What you are asked to do
Repeat every record below exactly as it appears.

Input
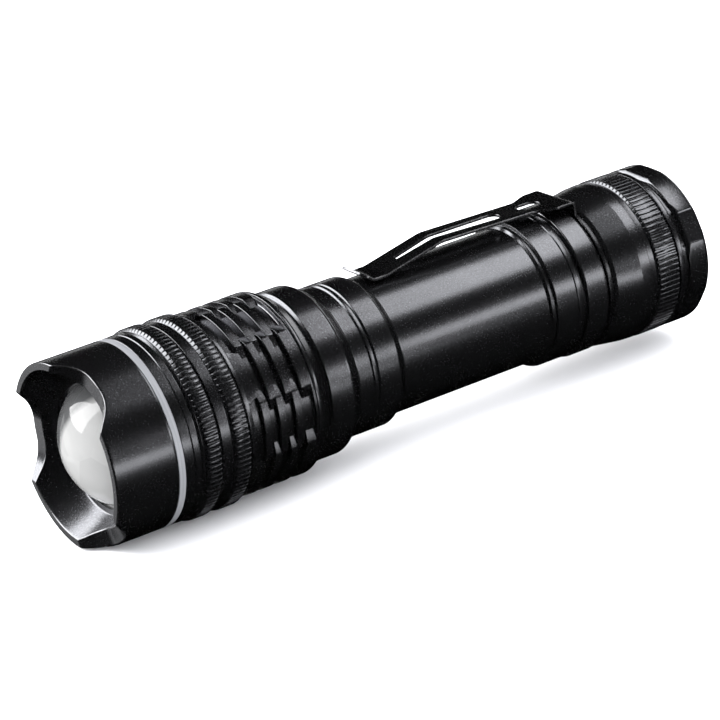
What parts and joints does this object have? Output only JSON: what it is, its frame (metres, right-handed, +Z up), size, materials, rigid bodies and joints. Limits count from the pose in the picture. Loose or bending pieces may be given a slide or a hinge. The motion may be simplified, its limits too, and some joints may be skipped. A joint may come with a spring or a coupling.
{
  "type": "tactical flashlight",
  "caption": "Black aluminium zoom flashlight: crenellated sliding head with domed lens and fins, round battery barrel with spring belt clip, screw tail cap with a push button.",
  "frame": {"origin": "under the middle of the light, on the surface that its widest band touches, centred across its width", "axes": "+X along the light from the bezel to the tail, +Z up through the belt clip, +Y across"},
  "size_m": [0.1414, 0.038, 0.0381],
  "materials": {
    "black_anodised": "satin black anodising, bead blasted, bright cut edges",
    "silver_ring": "satin clear anodising",
    "clear_lens": "polished",
    "black_rubber": "smooth",
    "boot_rubber": "fine matt",
    "black_steel": "black oxide spring steel",
    "plated_steel": "bright plated",
    "bare_aluminium": "turned",
    "white_nylon": "moulded",
    "white_board": "white solder mask",
    "green_board": "green solder mask",
    "led_yellow": "phosphor under a clear dome",
    "red_wire": "wire insulation",
    "black_plastic": "moulded",
    "cell_jacket": "printed jacket with no marks"
  },
  "bodies": {
    "head": {"bezel": "black_anodised", "accent_ring": "silver_ring", "lens": "clear_lens", "lens_gasket": "black_rubber", "lens_retainer": "black_anodised", "head_sleeve": "black_anodised"},
    "glide": {"glide_ring": "white_nylon"},
    "body": {"focus_tube": "black_anodised", "stop_ring": "white_nylon", "focus_oring": "black_rubber", "led_pillar": "bare_aluminium", "led_board": "white_board", "led_emitter": "led_yellow", "led_centring_ring": "white_nylon", "led_leads": "red_wire", "driver_board": "green_board", "driver_spring": "plated_steel", "barrel": "black_anodised", "barrel_oring": "black_rubber", "clip_ring": "black_steel", "carrier_frame": "black_plastic", "carrier_contacts": "plated_steel", "cell_springs": "plated_steel", "battery_cells": "cell_jacket"},
    "clip": {"clip_leaf": "black_steel"},
    "cap_seal": {"tail_oring": "black_rubber"},
    "tail": {"tail_cap": "black_anodised", "tail_spring": "plated_steel", "switch_board": "green_board", "switch_body": "black_plastic", "switch_retainer": "bare_aluminium"},
    "button": {"switch_plunger": "white_nylon", "switch_boot": "boot_rubber"}
  },
  "joints": [
    {"name": "focus_slide", "type": "slide", "parent": "body", "child": "glide", "axis": [-1, 0, 0], "range_m": [0, 0.01]},
    {"name": "head_spin", "type": "hinge", "parent": "glide", "child": "head", "pos_m": [-0.02505, 0, 0.01905], "axis": [1, 0, 0], "continuous": true},
    {"name": "clip_flex", "type": "hinge", "parent": "body", "child": "clip", "pos_m": [0.03485, 0, 0.03586], "axis": [0, 1, 0], "range_deg": [0, 5], "stiffness_Nm_per_rad": 0.2, "springref_deg": -1.72},
    {"name": "cap_unscrew", "type": "hinge", "parent": "body", "child": "cap_seal", "pos_m": [0.048, 0, 0.01905], "axis": [1, 0, 0], "range_deg": [0, 1441]},
    {"name": "cap_advance", "type": "slide", "parent": "cap_seal", "child": "tail", "axis": [1, 0, 0], "range_m": [0, 0.004]},
    {"name": "button_press", "type": "slide", "parent": "tail", "child": "button", "axis": [-1, 0, 0], "range_m": [0, 0.0015], "stiffness_N_per_m": 600, "springref_m": -0.001}
  ],
  "couplings": [
    {"joint": "cap_unscrew", "follows": "cap_advance", "rad_per_m": 6283.2}
  ]
}
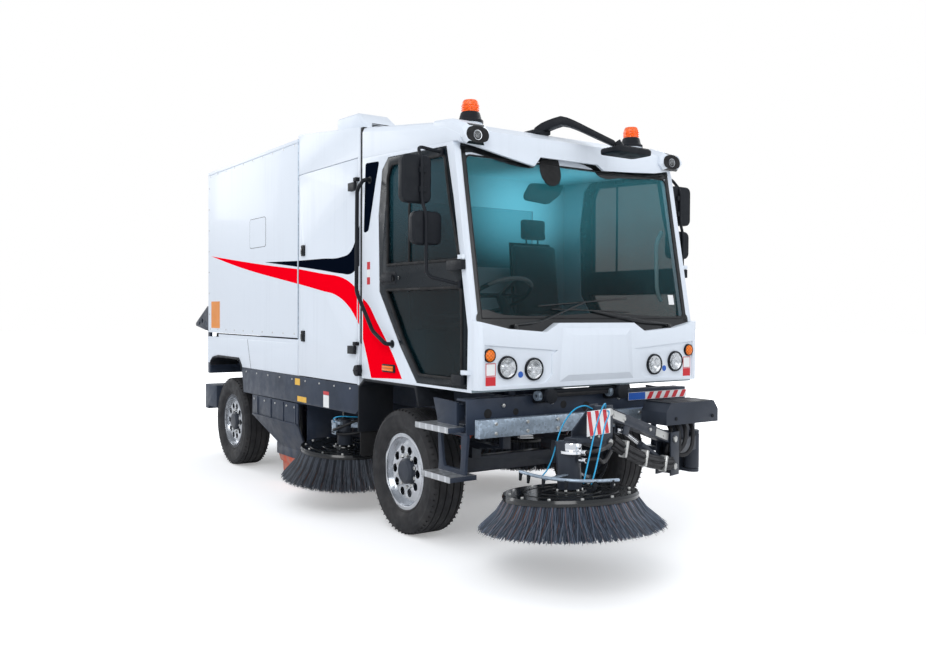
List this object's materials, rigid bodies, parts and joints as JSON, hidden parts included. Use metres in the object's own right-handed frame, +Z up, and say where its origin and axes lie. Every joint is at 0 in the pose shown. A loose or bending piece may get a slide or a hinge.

Correct output
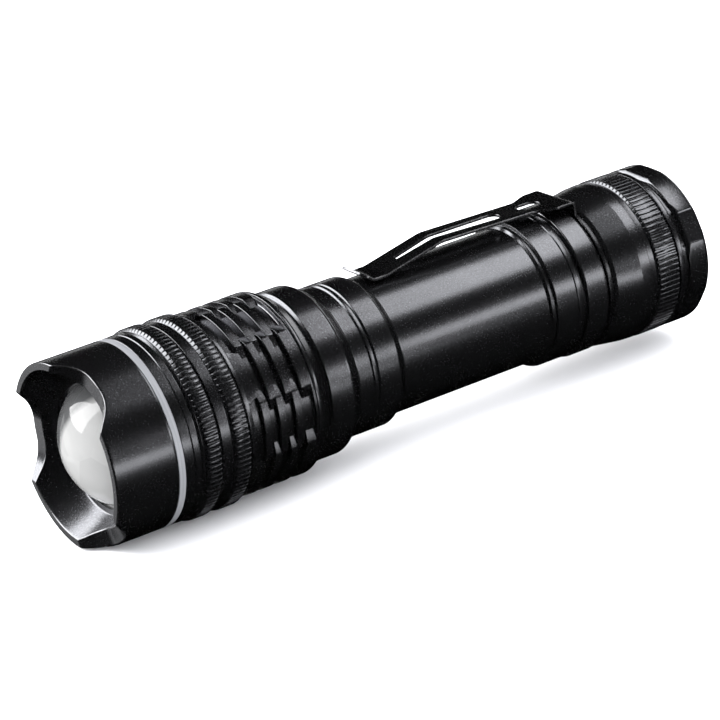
What parts and joints does this object have? Output only JSON: what it is, its frame (metres, right-handed, +Z up), size, materials, rigid bodies and joints. Limits count from the pose in the picture. Loose or bending pieces may be given a slide or a hinge. The motion may be simplified, its limits too, and some joints may be skipped. A joint may come with a spring or a coupling.
{
  "type": "tactical flashlight",
  "caption": "Black aluminium zoom flashlight: crenellated sliding head with domed lens and fins, round battery barrel with spring belt clip, screw tail cap with a push button.",
  "frame": {"origin": "under the middle of the light, on the surface that its widest band touches, centred across its width", "axes": "+X along the light from the bezel to the tail, +Z up through the belt clip, +Y across"},
  "size_m": [0.1414, 0.038, 0.0381],
  "materials": {
    "black_anodised": "satin black anodising, bead blasted, bright cut edges",
    "silver_ring": "satin clear anodising",
    "clear_lens": "polished",
    "black_rubber": "smooth",
    "boot_rubber": "fine matt",
    "black_steel": "black oxide spring steel",
    "plated_steel": "bright plated",
    "bare_aluminium": "turned",
    "white_nylon": "moulded",
    "white_board": "white solder mask",
    "green_board": "green solder mask",
    "led_yellow": "phosphor under a clear dome",
    "red_wire": "wire insulation",
    "black_plastic": "moulded",
    "cell_jacket": "printed jacket with no marks"
  },
  "bodies": {
    "head": {"bezel": "black_anodised", "accent_ring": "silver_ring", "lens": "clear_lens", "lens_gasket": "black_rubber", "lens_retainer": "black_anodised", "head_sleeve": "black_anodised"},
    "glide": {"glide_ring": "white_nylon"},
    "body": {"focus_tube": "black_anodised", "stop_ring": "white_nylon", "focus_oring": "black_rubber", "led_pillar": "bare_aluminium", "led_board": "white_board", "led_emitter": "led_yellow", "led_centring_ring": "white_nylon", "led_leads": "red_wire", "driver_board": "green_board", "driver_spring": "plated_steel", "barrel": "black_anodised", "barrel_oring": "black_rubber", "clip_ring": "black_steel", "carrier_frame": "black_plastic", "carrier_contacts": "plated_steel", "cell_springs": "plated_steel", "battery_cells": "cell_jacket"},
    "clip": {"clip_leaf": "black_steel"},
    "cap_seal": {"tail_oring": "black_rubber"},
    "tail": {"tail_cap": "black_anodised", "tail_spring": "plated_steel", "switch_board": "green_board", "switch_body": "black_plastic", "switch_retainer": "bare_aluminium"},
    "button": {"switch_plunger": "white_nylon", "switch_boot": "boot_rubber"}
  },
  "joints": [
    {"name": "focus_slide", "type": "slide", "parent": "body", "child": "glide", "axis": [-1, 0, 0], "range_m": [0, 0.01]},
    {"name": "head_spin", "type": "hinge", "parent": "glide", "child": "head", "pos_m": [-0.02505, 0, 0.01905], "axis": [1, 0, 0], "continuous": true},
    {"name": "clip_flex", "type": "hinge", "parent": "body", "child": "clip", "pos_m": [0.03485, 0, 0.03586], "axis": [0, 1, 0], "range_deg": [0, 5], "stiffness_Nm_per_rad": 0.2, "springref_deg": -1.72},
    {"name": "cap_unscrew", "type": "hinge", "parent": "body", "child": "cap_seal", "pos_m": [0.048, 0, 0.01905], "axis": [1, 0, 0], "range_deg": [0, 1441]},
    {"name": "cap_advance", "type": "slide", "parent": "cap_seal", "child": "tail", "axis": [1, 0, 0], "range_m": [0, 0.004]},
    {"name": "button_press", "type": "slide", "parent": "tail", "child": "button", "axis": [-1, 0, 0], "range_m": [0, 0.0015], "stiffness_N_per_m": 600, "springref_m": -0.001}
  ],
  "couplings": [
    {"joint": "cap_unscrew", "follows": "cap_advance", "rad_per_m": 6283.2}
  ]
}
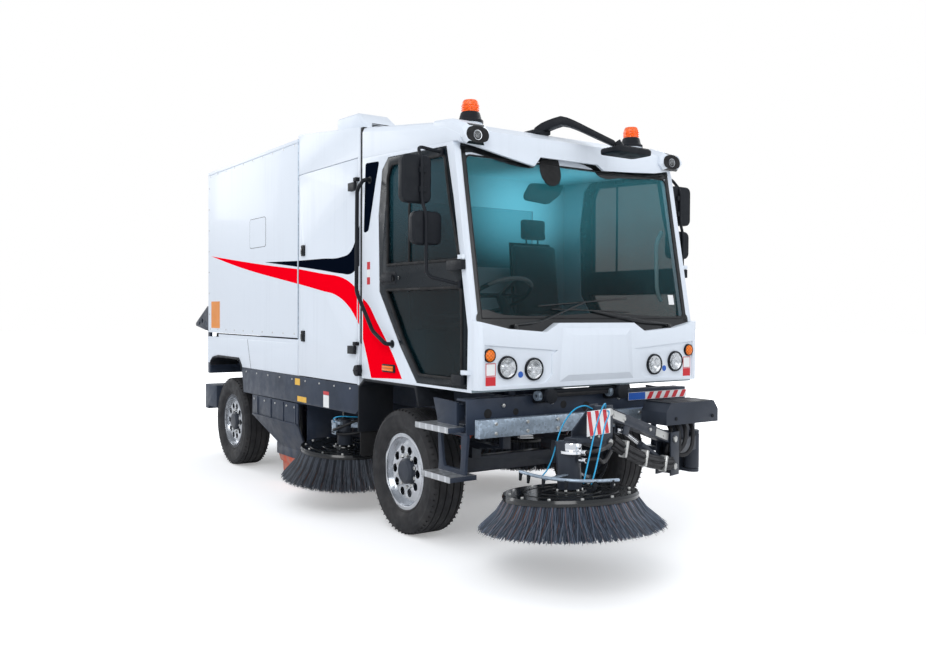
List this object's materials, rigid bodies, parts and joints as JSON, hidden parts included. Use metres in the object's own right-handed frame, +Z up, and say where its origin and axes lie. Every joint is at 0 in the pose shown. A loose or bending piece may get a slide or a hinge.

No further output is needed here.